Data excerpt:
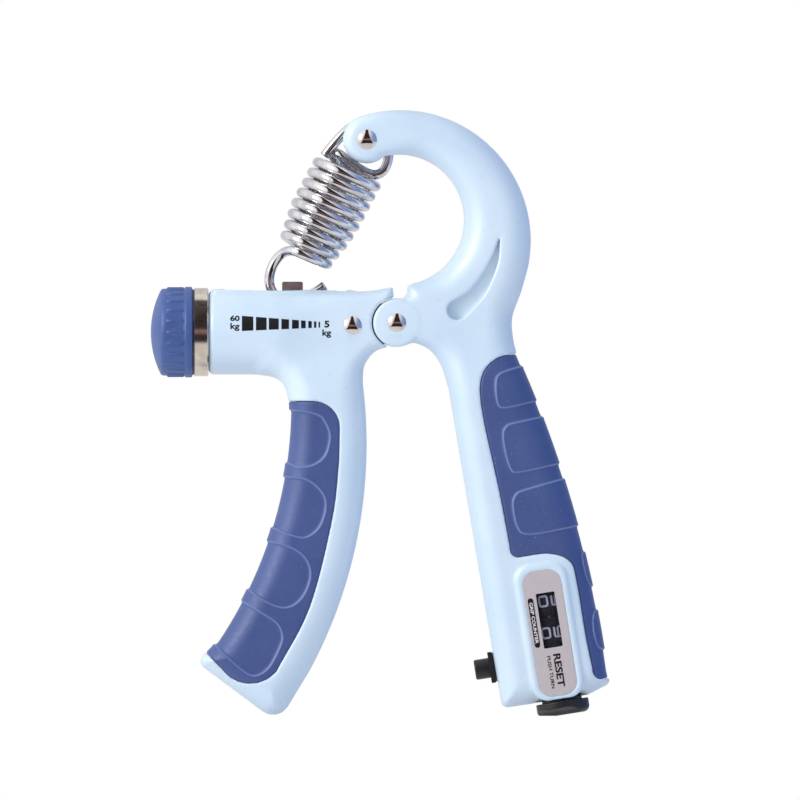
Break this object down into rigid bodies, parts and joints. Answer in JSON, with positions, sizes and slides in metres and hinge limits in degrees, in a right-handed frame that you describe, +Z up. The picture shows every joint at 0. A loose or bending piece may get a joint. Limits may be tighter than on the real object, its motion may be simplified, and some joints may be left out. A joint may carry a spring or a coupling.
{
  "type": "hand grip strengthener",
  "caption": "Sprung hand exerciser: two gripped arms hinged under a C-shaped lever, coil spring, resistance knob in a barrel and a squeeze counter with reset.",
  "frame": {"origin": "centre of the bounding box at the lowest point, on the surface the two feet stand on", "axes": "+Z up along the height of the C, +X from the adjusting knob towards the counter handle, -Y is the front face with the scale and counter window"},
  "size_m": [0.1208, 0.0238, 0.1597],
  "materials": {
    "casing": "satin pale blue moulded plastic",
    "grip": "matte slate blue soft grip",
    "knob": "satin slate blue moulded plastic",
    "polished_steel": "polished",
    "bright_steel": "zinc plated",
    "dark_steel": "dark plated",
    "spring_steel": "nickel plated wire",
    "nylon": "natural nylon",
    "black_plastic": "satin black",
    "label": "printed brushed plate",
    "lens": "clear",
    "digit_wheel": "black with pale numerals"
  },
  "bodies": {
    "adjuster_arm": {"adjuster_front_shell": "casing", "adjuster_rear_shell": "casing", "adjuster_grip": "grip", "adjuster_case_screws": "bright_steel", "hinge_tongue": "dark_steel", "tongue_rivet": "polished_steel", "barrel_collar": "polished_steel", "screw_bush": "nylon"},
    "lever_arm": {"lever_front_shell": "casing", "lever_rear_shell": "casing", "lever_grip": "grip", "lever_case_screws": "bright_steel", "hinge_pin": "polished_steel", "tip_pin": "polished_steel", "counter_housing": "black_plastic", "label_plate": "label", "window_lens": "lens", "carry_shaft": "bright_steel", "plunger_guide": "black_plastic", "plunger_spring": "spring_steel"},
    "knob": {"adjuster_knob": "knob", "adjuster_screw": "bright_steel", "screw_clip": "bright_steel"},
    "carriage": {"carriage_nut": "dark_steel", "spring_saddle": "dark_steel"},
    "spring_hanger": {"tip_roller": "nylon"},
    "spring_top": {"spring_upper_loop": "spring_steel"},
    "spring_middle": {"spring_coils": "spring_steel"},
    "spring_bottom": {"spring_lower_end": "spring_steel"},
    "plunger": {"plunger": "black_plastic"},
    "units_wheel": {"digit_wheel_units": "digit_wheel", "ratchet_wheel": "nylon"},
    "tens_wheel": {"digit_wheel_tens": "digit_wheel"},
    "pinion": {"carry_pinion": "nylon"},
    "reset_slider": {"reset_sleeve": "nylon"},
    "reset_knob": {"reset_knob": "black_plastic", "counter_shaft": "bright_steel"}
  },
  "joints": [
    {"name": "squeeze", "type": "hinge", "parent": "adjuster_arm", "child": "lever_arm", "pos_m": [0.00448, 0, 0.10365], "axis": [0, 1, 0], "range_deg": [0, 26], "stiffness_Nm_per_rad": 8, "springref_deg": -14.32},
    {"name": "knob_turn", "type": "hinge", "parent": "adjuster_arm", "child": "knob", "pos_m": [-0.05, 0, 0.1012], "axis": [1, 0, 0], "range_deg": [-2521, 1105]},
    {"name": "carriage_travel", "type": "slide", "parent": "adjuster_arm", "child": "carriage", "axis": [1, 0, 0], "range_m": [-0.0105, 0.0046]},
    {"name": "spring_swing", "type": "hinge", "parent": "lever_arm", "child": "spring_hanger", "pos_m": [-0.00345, 0, 0.15197], "axis": [0, 1, 0], "range_deg": [-6, 1]},
    {"name": "spring_tilt", "type": "hinge", "parent": "spring_hanger", "child": "spring_top", "pos_m": [-0.00345, 0, 0.15197], "axis": [0, 1, 0], "range_deg": [-6, 12]},
    {"name": "spring_stretch", "type": "slide", "parent": "spring_top", "child": "spring_middle", "axis": [-0.426, 0, -0.9047], "range_m": [-0.0002, 0.0125], "deforming": ["spring_coils", "spring_upper_loop"]},
    {"name": "spring_reach", "type": "slide", "parent": "spring_middle", "child": "spring_bottom", "axis": [-0.426, 0, -0.9047], "range_m": [-0.0026, 0.0056], "deforming": ["spring_lower_end"]},
    {"name": "plunger_press", "type": "slide", "parent": "lever_arm", "child": "plunger", "axis": [0.9877, 0, 0.1564], "range_m": [0, 0.003], "stiffness_N_per_m": 400, "springref_m": -0.001, "deforming": ["plunger_spring"]},
    {"name": "units_turn", "type": "hinge", "parent": "lever_arm", "child": "units_wheel", "pos_m": [0.04514, -0.00495, 0.02202], "axis": [-0.1564, 0, 0.9877], "continuous": true},
    {"name": "tens_turn", "type": "hinge", "parent": "lever_arm", "child": "tens_wheel", "pos_m": [0.04382, -0.00495, 0.03032], "axis": [-0.1564, 0, 0.9877], "continuous": true},
    {"name": "pinion_turn", "type": "hinge", "parent": "lever_arm", "child": "pinion", "pos_m": [0.04448, 0.002, 0.02617], "axis": [-0.1564, 0, 0.9877], "continuous": true},
    {"name": "reset_push", "type": "slide", "parent": "lever_arm", "child": "reset_slider", "axis": [-0.1564, 0, 0.9877], "range_m": [0, 0.0005], "stiffness_N_per_m": 1500, "springref_m": -0.001},
    {"name": "reset_turn", "type": "hinge", "parent": "reset_slider", "child": "reset_knob", "pos_m": [0.04815, -0.00495, 0.00301], "axis": [-0.1564, 0, 0.9877], "continuous": true}
  ],
  "couplings": [
    {"joint": "knob_turn", "follows": "carriage_travel", "rad_per_m": 4188.8},
    {"joint": "spring_tilt", "follows": "carriage_travel", "rad_per_m": -17.977},
    {"joint": "spring_reach", "follows": "carriage_travel", "ratio": -0.47},
    {"joint": "spring_swing", "follows": "squeeze", "ratio": -0.2},
    {"joint": "spring_stretch", "follows": "squeeze", "m_per_rad": 0.0261},
    {"joint": "tens_turn", "follows": "units_turn", "ratio": 0.1},
    {"joint": "pinion_turn", "follows": "units_turn", "ratio": -0.25}
  ]
}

Aim: Return all of the data exactly as it reads.

The result:
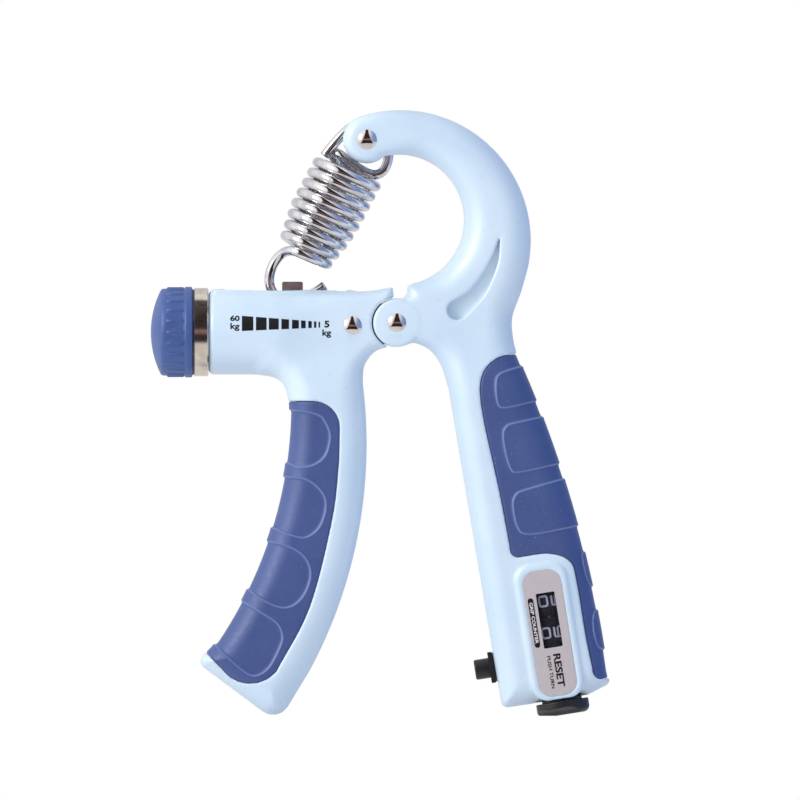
Break this object down into rigid bodies, parts and joints. Answer in JSON, with positions, sizes and slides in metres and hinge limits in degrees, in a right-handed frame that you describe, +Z up. The picture shows every joint at 0. A loose or bending piece may get a joint. Limits may be tighter than on the real object, its motion may be simplified, and some joints may be left out. A joint may carry a spring or a coupling.
{
  "type": "hand grip strengthener",
  "caption": "Sprung hand exerciser: two gripped arms hinged under a C-shaped lever, coil spring, resistance knob in a barrel and a squeeze counter with reset.",
  "frame": {"origin": "centre of the bounding box at the lowest point, on the surface the two feet stand on", "axes": "+Z up along the height of the C, +X from the adjusting knob towards the counter handle, -Y is the front face with the scale and counter window"},
  "size_m": [0.1208, 0.0238, 0.1597],
  "materials": {
    "casing": "satin pale blue moulded plastic",
    "grip": "matte slate blue soft grip",
    "knob": "satin slate blue moulded plastic",
    "polished_steel": "polished",
    "bright_steel": "zinc plated",
    "dark_steel": "dark plated",
    "spring_steel": "nickel plated wire",
    "nylon": "natural nylon",
    "black_plastic": "satin black",
    "label": "printed brushed plate",
    "lens": "clear",
    "digit_wheel": "black with pale numerals"
  },
  "bodies": {
    "adjuster_arm": {"adjuster_front_shell": "casing", "adjuster_rear_shell": "casing", "adjuster_grip": "grip", "adjuster_case_screws": "bright_steel", "hinge_tongue": "dark_steel", "tongue_rivet": "polished_steel", "barrel_collar": "polished_steel", "screw_bush": "nylon"},
    "lever_arm": {"lever_front_shell": "casing", "lever_rear_shell": "casing", "lever_grip": "grip", "lever_case_screws": "bright_steel", "hinge_pin": "polished_steel", "tip_pin": "polished_steel", "counter_housing": "black_plastic", "label_plate": "label", "window_lens": "lens", "carry_shaft": "bright_steel", "plunger_guide": "black_plastic", "plunger_spring": "spring_steel"},
    "knob": {"adjuster_knob": "knob", "adjuster_screw": "bright_steel", "screw_clip": "bright_steel"},
    "carriage": {"carriage_nut": "dark_steel", "spring_saddle": "dark_steel"},
    "spring_hanger": {"tip_roller": "nylon"},
    "spring_top": {"spring_upper_loop": "spring_steel"},
    "spring_middle": {"spring_coils": "spring_steel"},
    "spring_bottom": {"spring_lower_end": "spring_steel"},
    "plunger": {"plunger": "black_plastic"},
    "units_wheel": {"digit_wheel_units": "digit_wheel", "ratchet_wheel": "nylon"},
    "tens_wheel": {"digit_wheel_tens": "digit_wheel"},
    "pinion": {"carry_pinion": "nylon"},
    "reset_slider": {"reset_sleeve": "nylon"},
    "reset_knob": {"reset_knob": "black_plastic", "counter_shaft": "bright_steel"}
  },
  "joints": [
    {"name": "squeeze", "type": "hinge", "parent": "adjuster_arm", "child": "lever_arm", "pos_m": [0.00448, 0, 0.10365], "axis": [0, 1, 0], "range_deg": [0, 26], "stiffness_Nm_per_rad": 8, "springref_deg": -14.32},
    {"name": "knob_turn", "type": "hinge", "parent": "adjuster_arm", "child": "knob", "pos_m": [-0.05, 0, 0.1012], "axis": [1, 0, 0], "range_deg": [-2521, 1105]},
    {"name": "carriage_travel", "type": "slide", "parent": "adjuster_arm", "child": "carriage", "axis": [1, 0, 0], "range_m": [-0.0105, 0.0046]},
    {"name": "spring_swing", "type": "hinge", "parent": "lever_arm", "child": "spring_hanger", "pos_m": [-0.00345, 0, 0.15197], "axis": [0, 1, 0], "range_deg": [-6, 1]},
    {"name": "spring_tilt", "type": "hinge", "parent": "spring_hanger", "child": "spring_top", "pos_m": [-0.00345, 0, 0.15197], "axis": [0, 1, 0], "range_deg": [-6, 12]},
    {"name": "spring_stretch", "type": "slide", "parent": "spring_top", "child": "spring_middle", "axis": [-0.426, 0, -0.9047], "range_m": [-0.0002, 0.0125], "deforming": ["spring_coils", "spring_upper_loop"]},
    {"name": "spring_reach", "type": "slide", "parent": "spring_middle", "child": "spring_bottom", "axis": [-0.426, 0, -0.9047], "range_m": [-0.0026, 0.0056], "deforming": ["spring_lower_end"]},
    {"name": "plunger_press", "type": "slide", "parent": "lever_arm", "child": "plunger", "axis": [0.9877, 0, 0.1564], "range_m": [0, 0.003], "stiffness_N_per_m": 400, "springref_m": -0.001, "deforming": ["plunger_spring"]},
    {"name": "units_turn", "type": "hinge", "parent": "lever_arm", "child": "units_wheel", "pos_m": [0.04514, -0.00495, 0.02202], "axis": [-0.1564, 0, 0.9877], "continuous": true},
    {"name": "tens_turn", "type": "hinge", "parent": "lever_arm", "child": "tens_wheel", "pos_m": [0.04382, -0.00495, 0.03032], "axis": [-0.1564, 0, 0.9877], "continuous": true},
    {"name": "pinion_turn", "type": "hinge", "parent": "lever_arm", "child": "pinion", "pos_m": [0.04448, 0.002, 0.02617], "axis": [-0.1564, 0, 0.9877], "continuous": true},
    {"name": "reset_push", "type": "slide", "parent": "lever_arm", "child": "reset_slider", "axis": [-0.1564, 0, 0.9877], "range_m": [0, 0.0005], "stiffness_N_per_m": 1500, "springref_m": -0.001},
    {"name": "reset_turn", "type": "hinge", "parent": "reset_slider", "child": "reset_knob", "pos_m": [0.04815, -0.00495, 0.00301], "axis": [-0.1564, 0, 0.9877], "continuous": true}
  ],
  "couplings": [
    {"joint": "knob_turn", "follows": "carriage_travel", "rad_per_m": 4188.8},
    {"joint": "spring_tilt", "follows": "carriage_travel", "rad_per_m": -17.977},
    {"joint": "spring_reach", "follows": "carriage_travel", "ratio": -0.47},
    {"joint": "spring_swing", "follows": "squeeze", "ratio": -0.2},
    {"joint": "spring_stretch", "follows": "squeeze", "m_per_rad": 0.0261},
    {"joint": "tens_turn", "follows": "units_turn", "ratio": 0.1},
    {"joint": "pinion_turn", "follows": "units_turn", "ratio": -0.25}
  ]
}